My sahm-satisfaction comes in all different ways.

-if I'm on top of the washing I'm satisfied.

-if I have cooked a healthy tasty meal for us all.

-If I have done well on the household budget (enough for shopping, bills, the odd treat etc)

-when I unexpectantly catch a glimps of my kids happily spending time with each other at home.

-when I kiss them goodnight when they are sleeping, knowing we will have more fun all over again tomorrow.

but mostly because although a childcare could care for them, my dh and I are the only people in the world who is able to offer them real emotional nurturing.

These are just a handful of the millions of reasons why I would move house, sell all of my posessions, give up holidays, not have a car etc. -if that is what it would take to be a sahm.

I knew none of this before I tried it.

call me sad if you like! call me a prostitute (not mentioning any names!!)

I just love it (and so do dh and the kids)

TenaLady · 20/02/2007 21:41

Yes, I do. I wonder if it is because Im an older Mum thought. You know, Ive got all the career out of the way and quite frankly enjoy organising the family and home like a business really.
I wont deny the routine can be a little tedious, but Im in control so when it gets boring I chuck another activity in for a bit of variety.

estatebabe · 20/02/2007 21:52

job satisfaction? let me think - dh going to work early til late tomorrow - dd at school all day - what shall I do all day.... i know mn!!!

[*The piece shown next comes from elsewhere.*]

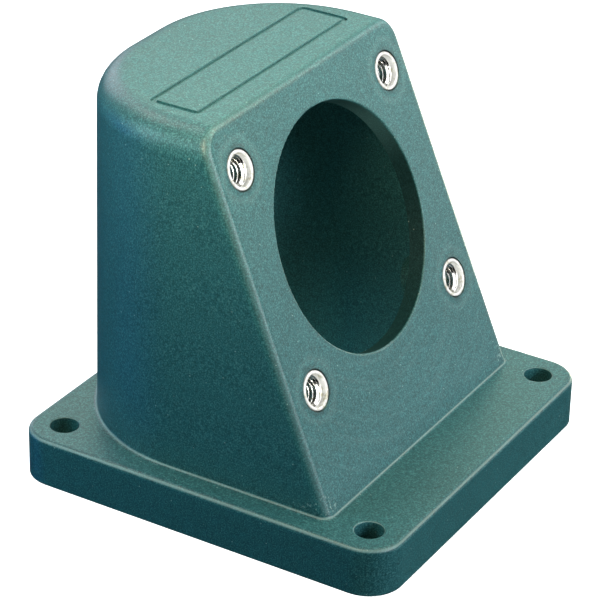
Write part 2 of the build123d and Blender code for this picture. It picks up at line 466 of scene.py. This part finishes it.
def insert_metal():
    """Bright nickel plate: a satin mouth, brighter threads and a little tarnish."""
    graph = Graph("insert_metal")
    across = graph.along(FACE_CENTRE, FACE_ACROSS)
    up = graph.along(FACE_CENTRE, FACE_UP)
    mouth = graph.spread(insert_reach(graph, across, up), *MOUTH, 0.0, 1.0)
    tarnish = graph.noise(TARNISH_SCALE, 3.0, 0.6)
    stain = graph.spread(tarnish, 0.50, 0.68, 0.0, 0.8, True)
    thread_satin = graph.spread(tarnish, *NOISE_RANGE, 0.10, 0.20)
    satin = graph.math("ADD", graph.product(mouth, MOUTH_ROUGHNESS), thread_satin)
    return graph.finish(
        Base_Color=graph.mix(stain, PLATE_COLOUR, TARNISH_COLOUR),
        Metallic=graph.spread(mouth, 0.0, 1.0, PLATE_METAL, MOUTH_METAL),
        Roughness=satin,
        Normal=graph.bump(graph.noise(PLATE_GRAIN_SCALE, 1.0), 0.1, 0.01 * MM),
    )


def gasket_rubber():
    """Matte black rubber with a little bloom."""
    graph = Graph("gasket_rubber")
    bloom = graph.noise(BLOOM_SCALE, 3.0, 0.6)
    chalk = graph.spread(bloom, 0.45, 0.75, 0.0, 0.5)
    return graph.finish(
        Base_Color=graph.mix(chalk, RUBBER_COLOUR, BLOOM_COLOUR),
        Roughness=graph.spread(bloom, *NOISE_RANGE, 0.62, 0.82),
        Normal=graph.bump(graph.noise(RUBBER_GRAIN_SCALE), 0.4, 0.04 * MM),
    )


# ---------------------------------------------------------------- threaded inserts
def thread_radius(phase):
    """The thread's radius at a place along its pitch, from 0 to 1: crest, flank, root, flank."""
    flank = (1.0 - CREST - ROOT) / 2
    phase %= 1.0
    if phase < CREST:
        share = 0.0
    elif phase < CREST + flank:
        share = (phase - CREST) / flank
    elif phase < CREST + flank + ROOT:
        share = 1.0
    else:
        share = (1.0 - phase) / flank
    return THREAD_CORE_R + share * THREAD_DEPTH


def bore_point(turn, travel):
    """A point of the bore as (radius, depth): travel is the distance along the thread's axis for the turn."""
    depth = min(max(travel + THREAD_PITCH * turn, LEAD_IN_DEPTH), INSERT_LENGTH)
    phase = (depth - THREAD_PITCH * turn) / THREAD_PITCH
    cone = LEAD_IN_R - CONE_SLOPE * (depth - LEAD_IN_DEPTH)
    return max(thread_radius(phase), cone), depth


def outside_points(knurled):
    """The outside of an insert from its far end to its lead-in, as (radius, depth)."""
    waist_step = INSERT_R - INSERT_WAIST_R
    return [
        (INSERT_R - END_CHAMFER, INSERT_LENGTH),
        (knurled, INSERT_LENGTH - END_CHAMFER),
        (knurled, INSERT_LENGTH - LAND_LENGTH),
        (INSERT_WAIST_R, INSERT_LENGTH - LAND_LENGTH - waist_step),
        (INSERT_WAIST_R, LAND_LENGTH + waist_step),
        (knurled, LAND_LENGTH),
        (knurled, KNURL_START + KNURL_DEPTH),
        (INSERT_R, KNURL_START),
        (INSERT_R, RIM_R),
        (INSERT_R - RIM_R * RIM_MIDDLE, RIM_R * RIM_MIDDLE),
        (INSERT_R - RIM_R, 0.0),
        (LEAD_IN_R + RIM_R, 0.0),
        (LEAD_IN_R + RIM_R * RIM_MIDDLE, RIM_R * RIM_MIDDLE),
        (LEAD_IN_R, RIM_R),
    ]


def make_insert(name, material):
    """A knurled insert with a helical thread, as one closed mesh in place of the CAD one."""
    mount = MOUNTS["thread_" + name.removeprefix("insert_")]
    centre = Vector(mount["pos_m"])
    mouth = centre - FACE_NORMAL * FACE_NORMAL.dot(centre - FACE_CENTRE)
    rows = round((INSERT_LENGTH - LEAD_IN_DEPTH + THREAD_PITCH) / THREAD_PITCH * STEPS_PER_TURN) + 1
    travel = [LEAD_IN_DEPTH - THREAD_PITCH + row * THREAD_PITCH / STEPS_PER_TURN for row in range(rows)]
    shape = bmesh.new()
    columns = []
    for step in range(STEPS_AROUND + 1):
        angle = 2 * pi * step / STEPS_AROUND
        way = FACE_ACROSS * cos(angle) + FACE_UP * sin(angle)
        in_groove = step % STEPS_PER_KNURL == STEPS_PER_KNURL // 2
        knurled = INSERT_R - (KNURL_DEPTH if in_groove else 0.0)
        outline = outside_points(knurled) + [bore_point(step / STEPS_AROUND, along) for along in travel]
        outline.append(outline[0])
        places = [mouth + way * radius - FACE_NORMAL * depth for radius, depth in outline]
        columns.append([shape.verts.new(place) for place in places])
    for left, right in zip(columns, columns[1:]):
        for row in range(len(left) - 1):
            shape.faces.new((left[row], right[row], right[row + 1], left[row + 1]))
    bmesh.ops.remove_doubles(shape, verts=shape.verts, dist=WELD)
    bmesh.ops.dissolve_degenerate(shape, edges=shape.edges, dist=WELD)
    bmesh.ops.recalc_face_normals(shape, faces=shape.faces)
    mesh = bpy.data.meshes.new(name + "_turned")
    shape.to_mesh(mesh)
    shape.free()
    mesh.materials.append(material)
    mesh.shade_smooth()
    mesh.set_sharp_from_angle(angle=SHARP_EDGE)
    piece = bpy.data.objects.new(name + "_turned", mesh)
    bpy.context.scene.collection.objects.link(piece)
    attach(piece, "root")
    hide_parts(name)
    return piece


# ---------------------------------------------------------------- studio
FLOOR_SIZE = 6.0
FLOOR_DROP = 0.05 * MM
FLOOR_GLOW = 1.0
FLOOR_COLOUR = (0.95, 0.955, 0.96, 1.0)
BACKDROP_RADIUS = 5.0
BACKDROP_COLOUR = (0.97, 0.98, 1.0, 1.0)
AMBIENT = 0.01
UNDER_GLOW_SIZE = 60 * MM
UNDER_GLOW_DEPTH = 30 * MM
UNDER_GLOW_WATTS = 0.010
UNDER_GLOW_COLOUR = (0.45, 1.0, 0.85)


def only_seen(piece):
    """Keep a piece of the set from lighting or shading the object."""
    piece.visible_diffuse = False
    piece.visible_glossy = False
    piece.visible_transmission = False
    piece.visible_shadow = False


def make_floor():
    bpy.ops.mesh.primitive_plane_add(size=FLOOR_SIZE, location=(0.0, 0.0, -FLOOR_DROP))
    floor = bpy.context.object
    floor.name = "floor"
    paper = Graph("floor_paper").finish(
        Base_Color=FLOOR_COLOUR, Roughness=0.9, Specular_IOR_Level=0.0,
        Emission_Color=FLOOR_COLOUR, Emission_Strength=FLOOR_GLOW,
    )
    floor.data.materials.append(paper)
    only_seen(floor)


def make_backdrop():
    """A pale dome round the whole set."""
    bpy.ops.mesh.primitive_uv_sphere_add(radius=BACKDROP_RADIUS)
    dome = bpy.context.object
    dome.name = "backdrop"
    paper = Graph("backdrop_paper").finish(
        Base_Color=(0.0, 0.0, 0.0, 1.0), Specular_IOR_Level=0.0,
        Emission_Color=BACKDROP_COLOUR, Emission_Strength=1.0,
    )
    dome.data.materials.append(paper)
    only_seen(dome)


def make_studio():
    """Pale surroundings, a faint light from all round, and the softboxes, which it returns."""
    make_floor()
    make_backdrop()
    world = bpy.data.worlds.new("studio")
    world.use_nodes = True
    world.node_tree.nodes["Background"].inputs["Color"].default_value = (1.0, 1.0, 1.0, 1.0)
    world.node_tree.nodes["Background"].inputs["Strength"].default_value = AMBIENT
    bpy.context.scene.world = world
    bpy.context.scene.view_settings.view_transform = "Standard"
    return [make_light(name, *values) for name, values in LIGHTS.items()]


def light_hollow():
    """The glow of a pale floor inside the open-bottomed hood."""
    distance = LIGHT_AIM.z + UNDER_GLOW_DEPTH
    sides = (UNDER_GLOW_SIZE, UNDER_GLOW_SIZE)
    make_light("under_glow", 0, -90, distance, *sides, UNDER_GLOW_WATTS, UNDER_GLOW_COLOUR)


def light_plating(lights, pieces):
    """Light the plated pieces with softboxes of their own, and with none of the others."""
    plated, rest = bpy.data.collections.new("plated"), bpy.data.collections.new("all_but_plated")
    for piece in pieces:
        plated.objects.link(piece)
        rest.objects.link(piece)
    for entry in rest.collection_objects:
        entry.light_linking.link_state = "EXCLUDE"
    for light in lights:
        light.light_linking.receiver_collection = rest
    for name, values in METAL_LIGHTS.items():
        light = make_light(name, *values)
        light.light_linking.receiver_collection = plated


def dress(node, material):
    """Give a CAD node a better material."""
    for slot in frame["nodes"][node].material_slots:
        slot.material = material


make_camera()
softboxes = make_studio()
light_hollow()
dress("housing", housing_plastic())
dress("base_gasket", gasket_rubber())
plate = insert_metal()
insert_names = [node for node in frame["nodes"] if node.startswith("insert_")]
light_plating(softboxes, [make_insert(node, plate) for node in insert_names])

madamez · 20/02/2007 23:29

SAHM = the job is looking after the DCs. All the rest of the shitwork (dishes, cooking, shopping, laundry, bin emptying, lawnmowing etc) is stuff that has to be done, more or less, in anyone's home, whether or not there are small children there. A single adult living alone still has to eat and do laundry, even if that means phoning for pizza and lugging the bags down to the laundrette.
So this is where it becomes unreasonable for a WOHP to refuse to do any of the house shitwork because the WOHP does "work" 5 days a week. The SAHP, who gets the subsistence wage, should at least get one of the two weekend days off to do stuff purely for his/her own enjoyment.
Of course, the other great myth is that living in a messy home somehow indicates moral failings. As long as the place doesn't reek of rotting rubbish and have a major vermin problem, a little mess won't kill you, and there are always more intersting and important things to do than dust skirting boards.

Sakura · 21/02/2007 00:00

HAving DD was easily the best thing Ive ever done in my life. I love being with her, but... Im crap at doing all the sh*t work that comes with that (cleaning the bathroom, emptying the bins). I like 2 pieces of housework- cooking, I do get satisfaction from that, and washing (if its a sunny day).

As someone else said, I really miss that weekend feeling, and I`m going back part time in May. But on the whole, I would say that being a SAHM is a very satisfying way to live my life.